The most successful staircase projects are those where the structural system, the material selection, the balustrade design, and the handrail specification are all considered together from the outset — not sequenced as a series of separate decisions made at different points in the build.

When a double spine steel structure is paired with wide-format hardwood treads, frameless glass panels, and a slim round timber handrail, the result is coherent because every element was specified in relation to every other. When those decisions are made independently and assembled on site, the result almost always reveals itself in the details — a handrail profile that clashes with the stringer finish, a glass panel height that doesn’t quite relate to the tread geometry, a fixing system that looks right in isolation but reads as inconsistent alongside everything else.
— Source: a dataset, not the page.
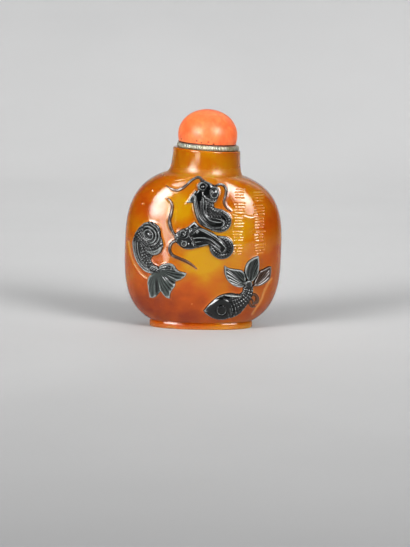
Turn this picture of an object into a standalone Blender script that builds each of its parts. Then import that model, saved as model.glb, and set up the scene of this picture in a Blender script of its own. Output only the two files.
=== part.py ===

The structural conversation is where the staircase design begins. Start there, work outward to the materials and finishes, and involve a specialist who can manage the coherence of the whole — not just the fabrication of the parts.

Final Thoughts

A staircase is the one element in a home that combines daily function, structural engineering, material craft, and interior design in a single object. It deserves the same design rigour you’d apply to any other major investment in the build.

Understanding the structural systems available, the materials best suited to each, and the compliance requirements that govern the whole assembly puts you in a far stronger position to have productive conversations with specialists — and to evaluate what they’re offering you. The outcome is better for it, and so is the home.